August is National Children’s Vision & Learning Month, and while your child may not be doing a lot of learning in August, he should be in a prime position to learn when the school doors open come September.
Vision Problems and Learning
Most schools do a cursory check of your child’s vision using the 20/20 type of test – the chart with the big E on it. This test only measures distance vision, and doesn’t look for coordination between the eyes or adjusting between near and far vision.
If a child has trouble with their vision, it can affect their schoolwork, most notably with their reading. Quite often, children who have trouble reading do not have any difficulties with comprehension or speech. They have difficulty seeing what is literally right in front of them – their textbooks or work books.
They need clear vision to differentiate between the letters. And if their eyes do not cooperate with each other, the lines of text on a page may jump around. They may also face trouble when having to switch between the work on their desk and what the teacher is writing on the blackboard. This adjustment should be seamless, but if your child has a vision problem it may take a few seconds.

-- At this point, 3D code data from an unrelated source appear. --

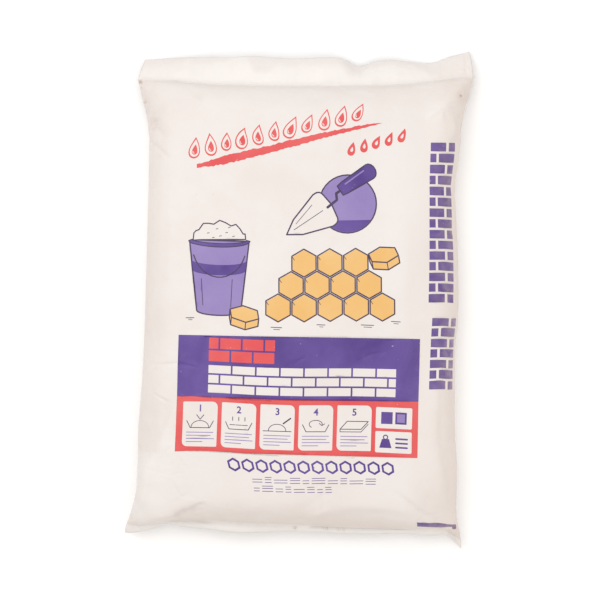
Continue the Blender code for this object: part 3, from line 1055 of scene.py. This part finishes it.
# Places on the upper layer, each as its reach in millimetres, its strength and where it is in the layout
# Dark marks: a few real specks on the bottom weld, the rest painted shadows in the corners, dents and creases
# and along the bottom left fold
smudgesAndShadows = [
    (2.3, 0.65, (-180.6, 247)), (1.2, 0.30, (-179, 240.5)), (1.5, 0.35, (-175, 223.5)),
    (1.8, 0.70, (184.2, 231.2)), (6.5, 0.16, (185, 229)), (8, 0.12, (178, -268)),
    (1.6, 0.75, (-4.8, -260)), (1.4, 0.50, (28.5, -261)), (1.4, 0.50, (32, -261.2)),
    (1.4, 0.50, (45, -262)), (1.4, 0.50, (50.5, -262.2)), (14, 0.05, (-166, -128)),
    (14, 0.05, (-170, -150)), (11, 0.04, (-174, -172)), (5, 0.07, (-167.5, 204)),
    (4.5, 0.06, (-163.5, 194)), (3.5, 0.05, (-157, 163.5)), (4.5, 0.07, (-113, 230.5)),
    (4, 0.09, (-137.5, -246.2)), (4, 0.09, (-130, -241.2)), (4, 0.07, (-121.5, -237.7)),
]
# Painted light: places on the upper layer that take the lighter film colour and lose their painted shade, as
# reach, strength and place
paintedLightPlaces = [(28, 0.9, (-166, -200)), (26, 1, (-165, -228)), (14, 0.7, (-148, -166)),
               (16, 1, (-183, -238)), (13, 0.8, (-177, -254)), (16, 0.6, (160, 216))]
crumples = [(18, 0.9, (-112, -240)), (20, 0.8, (168, 212)), (20, 0.8, (-164, 208)),
            (16, 0.7, (150, -250)), (34, 0.9, (-148, -186)), (26, 0.9, (-135, -222)),
            (26, 0.8, (-80, -244)), (24, 0.7, (-42, -246))]


# From 1 at no distance down to 0
def nearness(distance, reach):
    return np.exp(-(np.maximum(distance, 0) / reach) ** 2)


# A strength of filmState that fades over its reach, or the one that sets in over its stretch
def fading(name, distance):
    strength, reach = filmState[name]
    return strength * nearness(distance, reach)


def settingIn(name, value):
    strength, low, high = filmState[name]
    return strength * smoothStep(value, low, high)


# Where the film is empty, so it looks duller and lighter: the header but for its rim, which is painted shade,
# and the strip
def emptyAndLitFilm(places, toEnd):
    x, along = places.T
    flaps = np.flatnonzero(toEnd < filmState["flapFrom"])

    def uneven(name):
        strength, detail, depth = filmState[name]
        found = np.zeros(len(places))
        found[flaps] = [noise.noise(Vector((u, v, depth))) for u, v in (places[flaps] * detail).tolist()]
        return strength * found

    rim = curveAt(filmState["headerShadedRim"], x * 1000) + uneven("rimUneven") + uneven("rimFine")
    toCut = (halfLength - along) * 1000
    # the rim keeps the darker bare colour, a painted shade of its curled edge
    fromRim = mix(filmState["shadedRimLevel"], 1, smoothStep(toCut - rim, *filmState["rimSoft"]))
    fromRim = np.maximum(fromRim * (1 - settingIn("emptyEnds", np.abs(x))), settingIn("emptyRight", x))
    empty = (1 - smoothStep(toEnd, *filmState["emptyEdge"])) * np.maximum(fromRim, along < 0)
    # lighter blotches over the flaps, a painted sheen
    return empty * (1 + uneven("paintedSheenUneven"))


# How loosely the film lies, how soiled and painted shaded, how smudged and painted shadowed it is, and where
# it is empty and where painted light makes it lighter, for its finish
def addFilmState(mesh, places, points):
    toSide, toTop, toBottom = toEdges(*places.T)
    toEnd = np.minimum(toTop, toBottom)
    seen, upper = seenFromAbove(points), points[:, 2] > swelling["middleHeight"] * 0.4

    def spots(listed):
        return upper * np.maximum.reduce([
            strength * nearness(np.linalg.norm(seen - np.array(place), axis=1), reach)
            for reach, strength, place in listed])

    paintedLight, middle, body = spots(paintedLightPlaces), filmState["middle"], smoothStep(toEnd, *filmState["bodyEdge"])
    loose = [mix(middle, filmState[name][0], nearness(distance, filmState[name][1]))
             for name, distance in (("side", toSide), ("flap", toEnd))]
    ear = fading("ear", toSide) * nearness(toEnd, filmState["ear"][1])
    # Soil together with painted shade: the film darker and browner towards its sides, under the top weld and
    # above the bottom weld
    soilAndShade = np.where(places[:, 0] < 0, fading("soilAndShadeLeft", toSide), fading("soilAndShadeRight", toSide))
    soilAndShade = np.maximum.reduce([soilAndShade * mix(filmState["flapSoilAndShade"], 1, body), fading("soilAndShadeTop", toTop) * body,
                              fading("soilAndShadeBottom", toBottom) * body])
    states = {
        "slack": np.maximum.reduce([*loose, ear, spots(crumples)]),
        # soil with painted shade near the sides and welds
        "soilAndShade": soilAndShade * (1 - filmState["paintedLightShare"] * paintedLight),
        # dark smudges: real specks on the bottom weld, and painted shadows in dents, corners, creases and
        # along a fold
        "smudgeAndShadow": spots(smudgesAndShadows),
        # the lighter empty colour, which also carries the rim's painted shade, the flaps' painted sheen and
        # the painted light places
        "empty": np.maximum(emptyAndLitFilm(places, toEnd), filmState["paintedLightLevel"] * paintedLight),
    }
    for name, values in states.items():
        mesh.attributes.new(name, "FLOAT", "POINT").data.foreach_set("value", values.astype(np.float32))


sack = buildSack()
report(f"sack mesh is built, {len(sack.data.polygons)} faces")


# Heat-seal ribs along both welds, on both faces of the film

ribs = {
    "pitch": 0.0021, "length": 0.0034, "width": 0.0010, "height": 0.00018,
    "besideWeld": 0.0024, "ends": 0.004, "pathPoints": 240, "probe": 0.0005, "lift": 0.2,
}


# Sets a small rib across a path at every pitch, standing on the film
def ribTree():
    tree = bpy.data.node_groups.new("weldRibs", "GeometryNodeTree")
    for name, kind in (("Geometry", "Geometry"), ("pitch", "Float"), ("length", "Float"), ("width", "Float"),
                       ("height", "Float"), ("material", "Material")):
        tree.interface.new_socket(name, in_out="INPUT", socket_type=f"NodeSocket{kind}")
    tree.interface.new_socket("Geometry", in_out="OUTPUT", socket_type="NodeSocketGeometry")
    given = addNode(tree, "NodeGroupInput").outputs

    def made(kind, output, inputs=(), **settings):
        return addNode(tree, kind, inputs, **settings).outputs[output]

    curve = made("GeometryNodeMeshToCurve", "Curve", {"Mesh": given["Geometry"]})
    spaced = made("GeometryNodeResampleCurve", "Curve", {"Curve": curve, "Length": given["pitch"]},
                  mode="LENGTH")
    outward = made("GeometryNodeInputNamedAttribute", "Attribute", {"Name": "outward"},
                   data_type="FLOAT_VECTOR")
    upright = made("FunctionNodeAlignRotationToVector", "Rotation", {"Vector": outward}, axis="Z")
    across = made("FunctionNodeAlignRotationToVector", "Rotation",
                  {"Rotation": upright, "Vector": made("GeometryNodeInputTangent", "Tangent")},
                  axis="X", pivot_axis="Z")
    bead = made("GeometryNodeMeshUVSphere", "Mesh", {"Segments": 8, "Rings": 4, "Radius": 0.5})
    size = made("ShaderNodeCombineXYZ", "Vector",
                {"X": given["width"], "Y": given["length"], "Z": given["height"]})
    shaped = made("GeometryNodeTransform", "Geometry", {"Geometry": bead, "Scale": size})
    geometry = made("GeometryNodeInstanceOnPoints", "Instances",
                    {"Points": spaced, "Instance": shaped, "Rotation": across})
    for kind, more in (("RealizeInstances", {}), ("SetShadeSmooth", {}),
                       ("SetMaterial", {"Material": given["material"]})):
        geometry = made(f"GeometryNode{kind}", "Geometry", {"Geometry": geometry, **more})
    addNode(tree, "NodeGroupOutput", {"Geometry": geometry})
    return tree


# A path over the film beside a weld, with the film's outward direction at each point
def weldPath(side, along):
    half, probe = halfWidth - ribs["ends"], ribs["probe"]
    across = np.linspace(-half, half, ribs["pathPoints"])
    here, beside, further = (filmPoints(side, across + shift[0], np.full_like(across, along + shift[1]))
                             for shift in ((0, 0), (probe, 0), (0, probe)))
    outward = np.cross(beside - here, further - here) * (1 if side == "front" else -1)
    outward /= np.linalg.norm(outward, axis=1)[:, None]
    return here + outward * (film["layer"] + ribs["lift"] * ribs["height"]), outward


def buildRibs(material):
    paths = [weldPath(side, row * grid.spacing - halfLength + beyond * ribs["besideWeld"])
             for side in ("front", "back") for row, beyond in ((grid.topWeld, 1), (grid.bottomWeld, -1))]
    points, outward = (np.concatenate(listed) for listed in zip(*paths))
    edges = [(k, k + 1) for k in range(len(points) - 1) if (k + 1) % ribs["pathPoints"]]
    mesh = meshOf("weldRibs", points.tolist(), [], edges)
    mesh.attributes.new("outward", "FLOAT_VECTOR", "POINT").data.foreach_set("vector", outward.ravel())
    mesh.attributes.new("empty", "FLOAT", "POINT").data.foreach_set("value", np.ones(len(points)))
    line = addObject("weldRibs", mesh)
    nodes = line.modifiers.new("ribs", "NODES")
    nodes.node_group = ribTree()
    for item in nodes.node_group.interface.items_tree:
        if item.name != "Geometry":
            nodes[item.identifier] = {**ribs, "material": material}[item.name]
    made = bpy.data.meshes.new_from_object(evaluated(line))
    line.modifiers.remove(nodes)
    line.data = made
    return line


# Finishes

filmLook = {
    # the soil colour also paints shade, the smudge colour also paints shadows, and the empty film colour also
    # paints light and sheen
    "colour": (0.732, 0.686, 0.660), "shade": (0.702, 0.647, 0.612), "soilAndShade": (0.700, 0.555, 0.455),
    "smudgeAndShadow": (0.300, 0.190, 0.150), "emptyAndLitFilm": (0.780, 0.742, 0.718), "roughness": (0.40, 0.56),
    "specular": 0.38, "crinkleDepth": 0.0015, "grainDepth": 0.00004,
    "facetScale": 34.0, "facetDepth": 0.0005, "facetEdge": 0.14, "facetStir": 0.022,
    "blotchStrength": (0.35, 1.35), "wearEdge": 0.06, "wornShare": 0.8,
    # each noise as its scale, detail and distortion
    "crinkle": (46, 5, 1.1), "grain": (620, 2, 0), "stir": (44.2, 2, 0), "inkWear": (330, 2, 0.5),
    # the same, and the stretch of the noise over which it sets in
    "broad": (13, 4, 0.4, 0.35, 0.75), "blotches": (75, 6, 0.8, 0.30, 0.70), "sheen": (70, 3, 0, 0.3, 0.7),
    # the ink's blotches of lighter colour, partly uneven tone and partly painted sheen
    "inkToneAndSheen": (16, 5, 0.6, 0.35, 0.70),
}
# The lighter ink colour, mixed in by noise, is partly uneven tone and partly painted sheen
inkLooks = {  # colour, lighter colour, wear
    "purpleInk": ((0.070, 0.031, 0.205), (0.128, 0.074, 0.310), 0.80),
    "redInk": ((0.655, 0.066, 0.070), (0.690, 0.105, 0.100), 0.80),
    "orangeInk": ((0.735, 0.425, 0.135), (0.740, 0.470, 0.180), 0.82),
    "lilacInk": ((0.245, 0.178, 0.420), (0.285, 0.215, 0.460), 0.82),
    "darkInk": ((0.042, 0.026, 0.070), (0.060, 0.038, 0.095), 0.84),
}


# Film, bare or under one of the inks: both are soiled and painted shaded, smudged and painted shadowed, and
# crinkled alike
def filmMaterial(name):
    material = bpy.data.materials.new(name)
    material.use_nodes = True
    tree = material.node_tree
    place = addNode(tree, "ShaderNodeTexCoord").outputs["Object"]

    def noiseOf(name, output="Fac"):
        inputs = dict(zip(("Vector", "Scale", "Detail", "Distortion"), (place, *filmLook[name])))
        return addNode(tree, "ShaderNodeTexNoise", inputs).outputs[output]

    def ranged(value, low, high, toLow=0.0, toHigh=1.0):
        inputs = {"Value": value, "From Min": low, "From Max": high, "To Min": toLow, "To Max": toHigh}
        return addNode(tree, "ShaderNodeMapRange", inputs).outputs["Result"]

    def rangedNoise(name, *reached):
        return ranged(noiseOf(name), *filmLook[name][3:], *reached)

    def mixed(factor, first, second):
        inputs = {"Factor": factor, 6: first, 7: second}  # the colour inputs share their names with others
        return addNode(tree, "ShaderNodeMix", inputs, data_type="RGBA").outputs[2]

    def product(first, second):
        return addNode(tree, "ShaderNodeMath", {0: first, 1: second}, operation="MULTIPLY").outputs["Value"]

    def bump(height, depth, **more):
        inputs = {"Height": height, "Distance": depth, **more}
        return addNode(tree, "ShaderNodeBump", inputs).outputs["Normal"]

    slack, soilAndShade, smudgeAndShadow, empty = (addNode(tree, "ShaderNodeAttribute", attribute_name=state).outputs["Fac"]
                                  for state in ("slack", "soilAndShade", "smudgeAndShadow", "empty"))
    bare = mixed(rangedNoise("broad"), filmLook["colour"], filmLook["shade"])
    # the lighter colour of empty film, partly real and partly painted light and sheen
    colour = mixed(empty, bare, filmLook["emptyAndLitFilm"])
    if name in inkLooks:
        ink, lighterToneAndSheen, wear = inkLooks[name]
        worn = ranged(noiseOf("inkWear"), wear - filmLook["wearEdge"], wear, 0, filmLook["wornShare"])
        # ink in blotches of its lighter colour, partly uneven tone and partly painted sheen
        colour = mixed(worn, mixed(rangedNoise("inkToneAndSheen"), ink, lighterToneAndSheen), colour)
    blotches = rangedNoise("blotches", *filmLook["blotchStrength"])
    # soil with painted shade, in blotches, darkens the film towards its sides and welds
    colour = mixed(product(soilAndShade, blotches), colour, filmLook["soilAndShade"])
    stirring = {0: noiseOf("stir", "Color"), 1: (filmLook["facetStir"],) * 3, 2: place}
    stirred = addNode(tree, "ShaderNodeVectorMath", stirring, operation="MULTIPLY_ADD").outputs["Vector"]
    facets = addNode(tree, "ShaderNodeTexVoronoi", {"Vector": stirred, "Scale": filmLook["facetScale"]},
                     feature="DISTANCE_TO_EDGE").outputs["Distance"]
    normal = bump(ranged(facets, 0, filmLook["facetEdge"]), filmLook["facetDepth"],
                  Strength=product(slack, slack))
    normal = bump(noiseOf("crinkle"), filmLook["crinkleDepth"], Strength=slack, Normal=normal)
    setInputs(tree, tree.nodes["Principled BSDF"], {
        # dark smudges, partly real specks and partly painted shadows
        "Base Color": mixed(smudgeAndShadow, colour, filmLook["smudgeAndShadow"]),
        "Roughness": rangedNoise("sheen", *filmLook["roughness"]),
        "Specular IOR Level": filmLook["specular"],
        "Normal": bump(noiseOf("grain"), filmLook["grainDepth"], Normal=normal),
    })
    return material


for name in inks:
    sack.data.materials.append(filmMaterial(name))
weldRibs = buildRibs(sack.data.materials[0])
report(f"weld ribs are set, {len(weldRibs.data.polygons)} faces")

for piece in (sack, weldRibs):
    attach(piece, "root")
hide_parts("filled_sack")
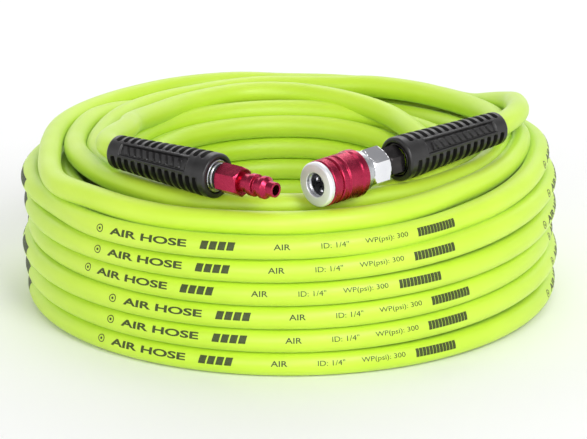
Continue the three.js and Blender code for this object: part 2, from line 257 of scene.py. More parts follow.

When children have undetected vision problems, they learn to cope with them, and not necessarily in a good way. With a child who can’t switch between near and far vision, they may stop looking up at the blackboard. They may rely on what the teacher is saying and missing what is being written.
Undetected problems can also cause normally bright and cheerful children to become frustrated at school and even mimic behavioral problems like ADD or ADHD. Diagnoses of ADD/ADHD depend on a subjective set of characteristics, since there is no definitive test for them. But the characteristics are also symptomatic of problems children have with their eyes working together as a pair. They have trouble focusing up close – reading and writing, causing them to “lose focus” and look away from their schoolwork. Looking away is not a conscious decision. Their eyes know something is wrong, and it is automatic to look up to refocus. If your child is diagnosed with ADD/ADHD, you may consider getting their vision assessed before you start medication.
Other common misdiagnoses are dyslexia and learning disorders, usually mistaken for convergence insufficiency. This issue also affects close work and causes eyestrain, blurry vision, double vision and sometimes headaches. It is worth mentioning that you can still pass a 20/20 vision test and have convergence insufficiency. With any diagnosis, spend the extra time to have your child’s vision tested.
Signs of Vision Problems
Children should have their eyes tested as a newborn, during their first year, at 3.5 years and at 5 years. If you see any of the following symptoms make an appointment to get your child’s eyes tested:
- rubbing their eyes often
- red eyes
- teary eyes
- misalignment of the eyes
- pupil is not purely black
- double vision
- light sensitive
- trouble seeing objects far away, like text on a blackboard
- trouble following an object without turning her head (tracking)
- using a finger to keep his place when reading (after learning to read)
- poor focusing
- closing one eye to perform tasks
- difficulty reading
Of course, if you have any other reason to believe there is a problem, they should see a doctor. Give them every advantage you can, but first of all, make sure they can see so they are able to learn.